In glades that have not changed at all, the centuries drop away. The day and the mood of Spain are here.
Quail leap up and take flight. The muted thunder of their wings becomes the mutter of Spanish drums. Along fence rows the pomp and glory and hope of a vanished empire stand in its bannered colors.
In purple and gold, the dusty ranks of aster and goldenrod ask remembrance of the birthday of our homeland. With joyful hearts we answer and celebrate and a strange benediction is ours and a renewed love of our heritage.

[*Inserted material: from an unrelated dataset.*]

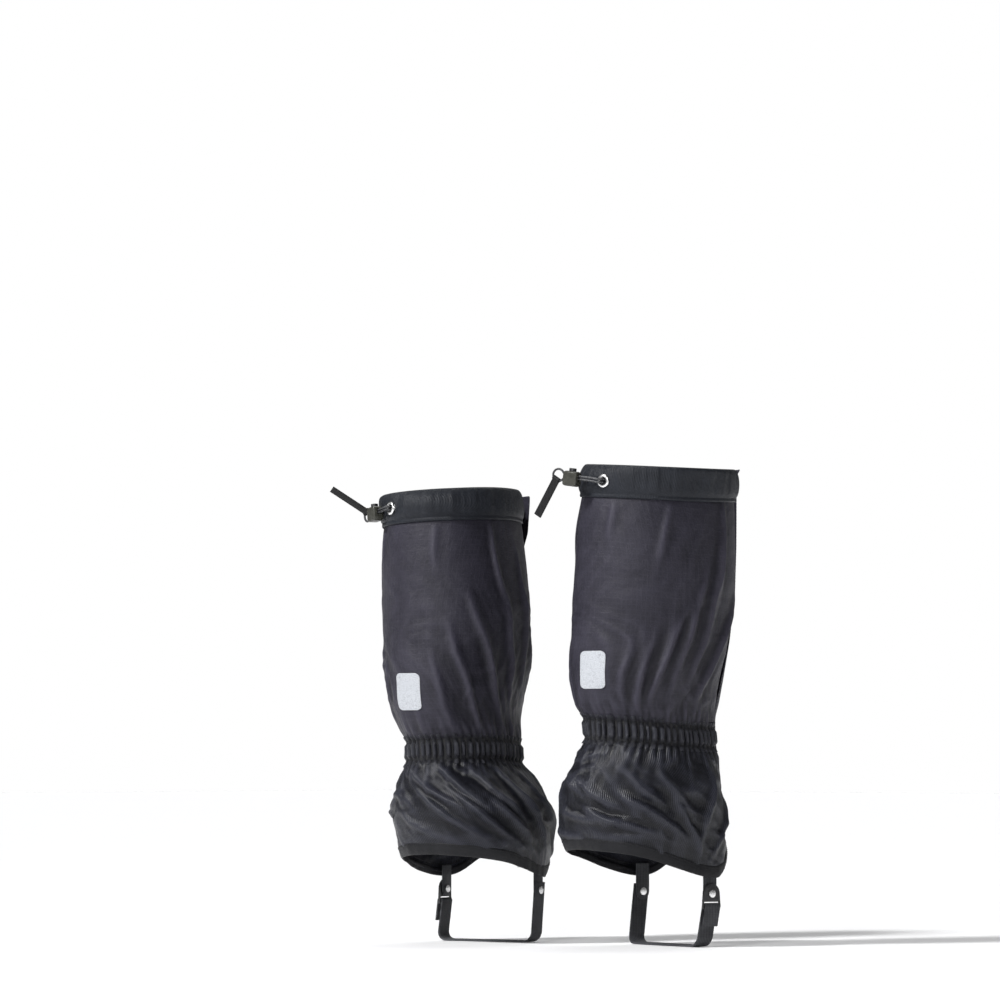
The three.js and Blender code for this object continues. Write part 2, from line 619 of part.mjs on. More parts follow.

The galleons had long given way to a new ship, the clipper. These now came in an endless stream to San Francisco. The ocean that fought these fast ships for the months-long voyage of the Horn, sometimes seized them on the very doorstep of their arrival.
The cargoes of these wrecks became a part of the sea-bordering life. Pescadero folk salvaged so much white lead from the stranded Columbia that the town was known as the whitest in California.
from the wreck of the Sir John Franklin, extravagant furniture for the gaudy hotels of San Francisco’s tenderloin district, fell into the hands of the Steele family. The New York provided tea and ginger, the Ridal Hall silk thread.
In a happier mood the waves cast countless thousands of sea shells upon the sand. They ranged from ponderous abalone to fragile translucent fan shells. The sea polished myriads of pebbles and left them in shoals at Pebble Beach and Columbia Beach.